What is the difference between CNRC registration and the Auto-Entrepreneur program for online sellers?

CNRC (Commercial Register) registration under Activity Code 607.074 is for merchants selling physical products and requires a fixed address plus standard corporate tax compliance. The Auto-Entrepreneur program (via anae.dz) is for digital service providers — designers, developers, content creators — and offers a simplified flat tax of 0.5% of turnover with no traditional commercial register needed. Physical goods resellers must use CNRC; pure digital service providers can use either track but benefit from the simpler Auto-Entrepreneur model.

What does e-commerce law 18-05 actually require from social media sellers?

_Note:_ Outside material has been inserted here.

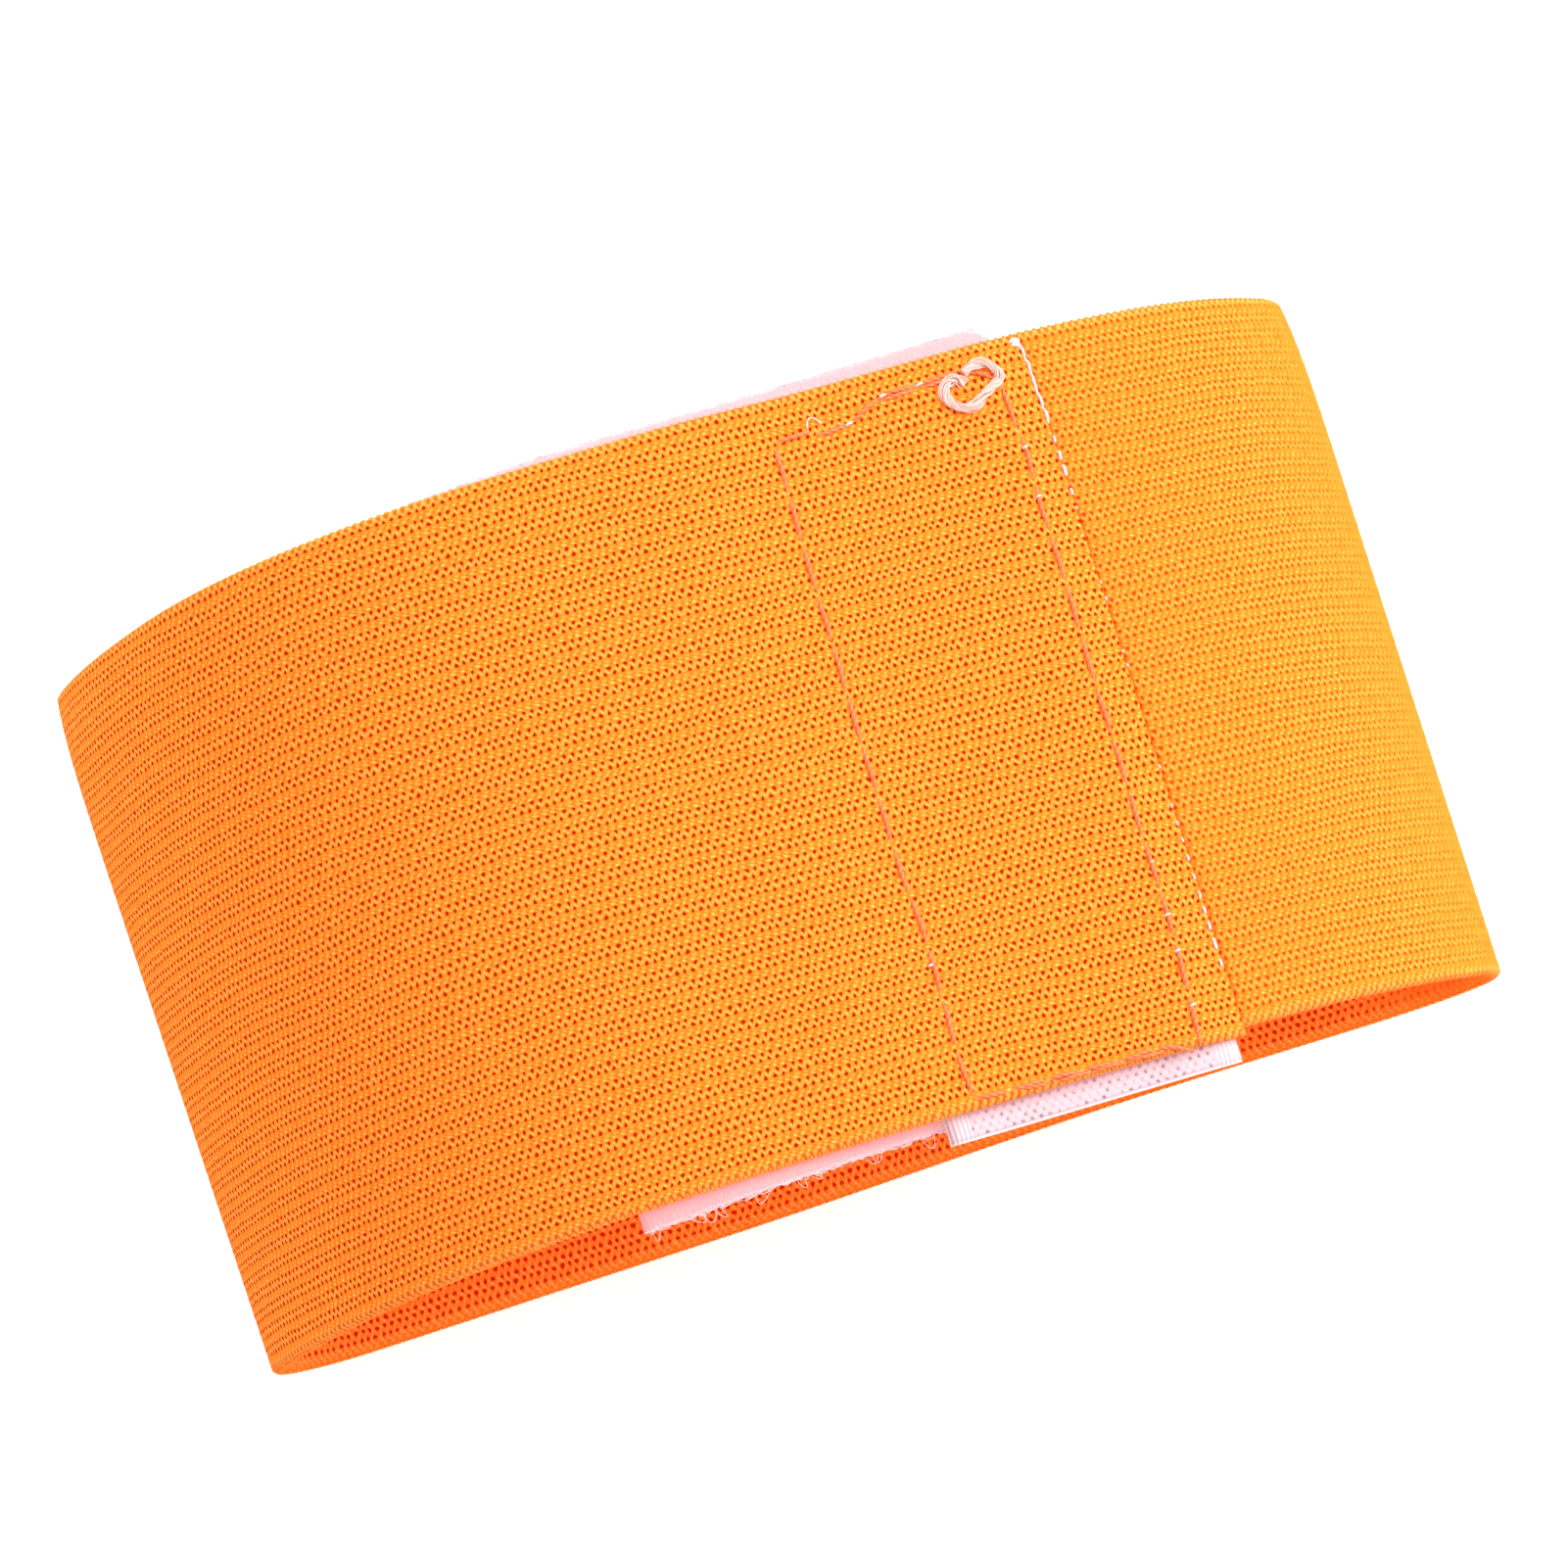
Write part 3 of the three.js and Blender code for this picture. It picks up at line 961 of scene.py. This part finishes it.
def seam(route, stitch, radius):
    """A row of stitches along a route: the thread's height is a half sine over each stitch, lowered so
    that it sinks into the cloth between two. It swells by the same half sine, and wanders sideways."""
    rows = through(np.array(route, dtype=float) * mm, 12)
    reach = reached(rows)
    even = np.linspace(0, reach[-1], max(8, int(reach[-1] / seam_step)))
    distance, across = (np.interp(even, reach, rows[:, i]) for i in (0, 1))
    stitches = max(1, round(reach[-1] / stitch))
    share = even / reach[-1] * stitches
    arched = np.abs(np.sin(math.pi * share))
    lift = radius * (stitch_rise * arched - stitch_sink)
    wander = seam_wander * np.sin(share * 5.1 + 1.3) * np.sin(math.pi * share)
    width = radius * (0.8 + 0.25 * arched)
    paths = over_end(distance + wander, lift, across + wander)[None]
    return cords(paths, outward(outer_end + distance)[None], width[None], sides=6)


def thread_paint(dark, pale):
    """Two-ply sewing thread: plies wind round it, the dark colour in their grooves as painted shade and
    the pale one on their backs.
    """

    def fill(shader):
        along, turn = kept_marks()[:2]
        # painted shade in the plies' grooves
        plies = (along * 1.6 + turn * 2).wave() * 0.5 + 0.5
        uneven = Wire.cloud(Wire.place(), 1500.0)
        feed(
            shader,
            Base_Color=Wire.mix(plies * 0.6 + uneven * 0.4, dark, pale),
            Roughness=0.6,
            Specular_IOR_Level=0.3,
            Normal=raised(plies, 0.05 * mm),
        )

    return fill


salmon_thread = material("salmon_thread", thread_paint((0.78, 0.11, 0.03), (0.97, 0.27, 0.09)))
salmon_seam = piece(
    "salmon_seam",
    "orange_thread",
    salmon_thread,
    seam(left_seam, seam_stitch_down, salmon_radius),
    seam(upper_seam, seam_stitch_along, salmon_radius),
    seam(lower_seam, seam_stitch_along, salmon_radius),
    seam(right_seam, seam_stitch_down, salmon_radius),
    seam(upper_again, seam_stitch_along, salmon_radius),
    seam(lower_again, seam_stitch_along, 0.8 * salmon_radius),
)

white_thread = material("white_thread", thread_paint((0.72, 0.52, 0.57), (0.95, 0.82, 0.86)))
knot_height = 0.2 * mm
knot_radius = 0.12 * mm
knot_slant = 0.3
thread_bedding = 0.02 * mm

# where white under thread shows: millimetres from the outer end, across the band, and how long
drawn_up = [(16.1, 26.2, 0.5), (12.7, 27.7, 0.45), (9.5, 27.8, 0.5), (2.8, 20.5, 0.35)]
drawn_up += [(3.0, 16.3, 0.3), (3.5, -14.8, 0.25), (3.6, -19.2, 0.4), (3.7, -22.2, 0.35)]
drawn_up += [(3.9, -26.7, 0.4), (23.7, -18.0, 0.25)]


def knot(distance, across, length):
    """A short arch of thread between two needle holes, slanting across the band: its place is the
    cosine and its height the sine of a half turn."""
    turn = np.linspace(0, math.pi, 9)
    reach = length * mm / 2 * np.cos(turn)
    lift = knot_height * np.sin(turn) - thread_bedding
    paths = over_end(distance * mm + reach, lift, across * mm - knot_slant * reach)[None]
    return cords(paths, outward(np.full((1, 9), outer_end)), knot_radius, sides=6)


knots = [knot(*row) for row in drawn_up]
under_knots = piece("under_thread_knots", "white_thread", white_thread, *knots)


# The end stitching: white thread over the cut outer end, unbroken near the upper rim and below that only
# short dashes where it comes up between the stitches of the knit.
end_line = 0.03 * mm
end_slant = 0.012 * mm
end_stitch = 1.6 * mm
end_radius = 0.13 * mm
lock_stitch = 1.0 * mm
upper_lock_radius = 0.24 * mm
lower_lock_radius = 0.2 * mm
dash_height = 0.12 * mm
dash_radius = 0.08 * mm

# millimetres from the outer end, and across the band: the unbroken run, and two short seams that lock it
end_run = [(0.1, 29.2), (0.1, 28.6), (0.02, 26.5), (0.08, 24.6), (0.0, 22.0)]
upper_lock = [(0.8, 29.25), (0.4, 29.35), (0.05, 29.2)]
lower_lock = [(0.8, 28.95), (0.4, 29.0), (0.05, 28.9)]
# across the band in millimetres, and length of the dash
end_dashes = [(20.6, 0.45), (19.2, 0.65), (17.9, 0.8), (16.1, 0.4), (14.7, 0.15), (8.3, 0.15)]
end_dashes += [(6.9, 0.2), (2.4, 0.15), (1.2, 0.15), (-7.4, 0.2), (-10.7, 0.25), (-12.2, 0.25)]
end_dashes += [(-13.6, 0.25), (-15.1, 0.35), (-16.7, 0.35), (-18.2, 0.4), (-19.5, 0.5), (-20.8, 0.6)]
end_dashes += [(-22.3, 0.8), (-23.9, 0.5)]


def dash(across, length):
    """One short arch of thread along the end, as a knot's but lower and thinner where it is short."""
    turn = np.linspace(0, math.pi, 9)
    reach = length * mm / 2 * np.cos(turn)
    at = end_line + end_slant * max(0, -across)
    lift = dash_height * np.sin(turn) * min(1, length / 0.4) - thread_bedding
    paths = over_end(at, lift, across * mm + reach)[None]
    radius = dash_radius * (1 + min(1, length))
    return cords(paths, outward(np.full((1, 9), outer_end)), radius, sides=6)


end_stitching = piece(
    "end_stitching",
    "white_thread",
    white_thread,
    seam(end_run, end_stitch, end_radius),
    seam(upper_lock, lock_stitch, upper_lock_radius),
    seam(lower_lock, lock_stitch, lower_lock_radius),
    *[dash(*row) for row in end_dashes],
)


# The thread end: the salmon seam's white under thread runs out at the upper corner in a frayed curl that
# lies on the cloth. It has come apart into soft fibres, and two finer ones stand up beside the upper side.
curl_route = [(6.0, 26.7), (6.5, 27.4), (7.5, 27.2), (7.9, 26.3), (7.6, 25.5), (6.9, 25.0), (5.7, 24.9)]
curl_route += [(4.7, 25.5), (3.8, 26.0), (3.0, 26.5), (3.1, 27.2), (3.7, 27.9), (4.6, 28.1), (5.8, 27.7)]
curl_fibres = 36
curl_radius = 0.5 * mm
curl_lift = 0.3 * mm
curl_fibre = 0.055 * mm
wisp_route = [(19.5, 26.6), (19.3, 27.4), (18.7, 27.4), (18.3, 26.8)]
wisp_fibres = 2
wisp_radius = 0.08 * mm
wisp_lift = 0.1 * mm
wisp_fibre = 0.04 * mm
least_lift = 0.05 * mm


def fibres(route, count, radius, lift, thickness):
    """Loose fibres along a route: each winds slowly round it at its own distance from the middle, which
    swells and shrinks with a sine of its own."""
    rows = through(np.array(route, dtype=float) * mm, 10)
    share = np.linspace(0, 1, len(rows))[None, :]
    apart, swell_start, swells, start, winds = chance.uniform(0, 1, (5, count, 1))
    swelling = 0.8 + 0.35 * np.sin(2 * math.pi * (swell_start + share * (2 + 3 * swells)))
    out = radius * (0.25 + 0.75 * apart) * swelling
    turn = 2 * math.pi * (start + share * (1.5 + winds))
    ahead = np.gradient(rows, axis=0)
    ahead /= np.linalg.norm(ahead, axis=1, keepdims=True)
    distance = rows[None, :, 0] + out * np.cos(turn) * ahead[None, :, 1]
    across = rows[None, :, 1] - out * np.cos(turn) * ahead[None, :, 0]
    height = np.maximum(lift + 0.6 * out * np.sin(turn), least_lift)
    paths = over_end(distance, height, across)
    return cords(paths, outward(outer_end + distance), thickness, sides=4)


def fluff_paint(shader):
    """Loose fibres: the paler ones are denser, the rest let the cloth's orange through."""
    paleness = Wire.chance(kept_marks()[2]).rise(0.0, 0.7)
    colour = Wire.mix(paleness, (1.0, 0.5, 0.38), (1.0, 0.84, 0.77))
    alpha = 0.3 + paleness * 0.4
    feed(shader, Base_Color=colour, Roughness=0.8, Specular_IOR_Level=0.2, Alpha=alpha)


fluff = material("frayed_thread", fluff_paint)
thread_curl = piece(
    "thread_curl",
    "white_thread",
    fluff,
    fibres(curl_route, curl_fibres, curl_radius, curl_lift, curl_fibre),
    fibres(wisp_route, wisp_fibres, wisp_radius, wisp_lift, wisp_fibre),
)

Law 18-05 (May 2018) requires three things from any merchant conducting e-commerce in Algeria: a .dz domain with local hosting if they operate a website; electronic invoicing for all transactions; and consumer protection disclosures covering pricing, delivery terms, and return policies. Merchants selling exclusively through Facebook or Instagram without a separate website are partially outside the website hosting requirement, but electronic invoicing and consumer protection obligations apply regardless of the sales channel used.

How does accepting digital payments help a Facebook seller grow their business?

Digital payment acceptance via SATIM-certified gateways unlocks the segment of Algerian consumers using Edahabia cards (18 million active users), CIB cards, and digital wallets. These customers tend to be younger, urban, and higher-spending than COD customers. Accepting digital payments also enables invoice-based sales to corporate clients who cannot legally pay in cash, opens access to Algeria Post’s merchant acceptance network, and provides transaction records needed for formal credit applications and ANADE financing programs.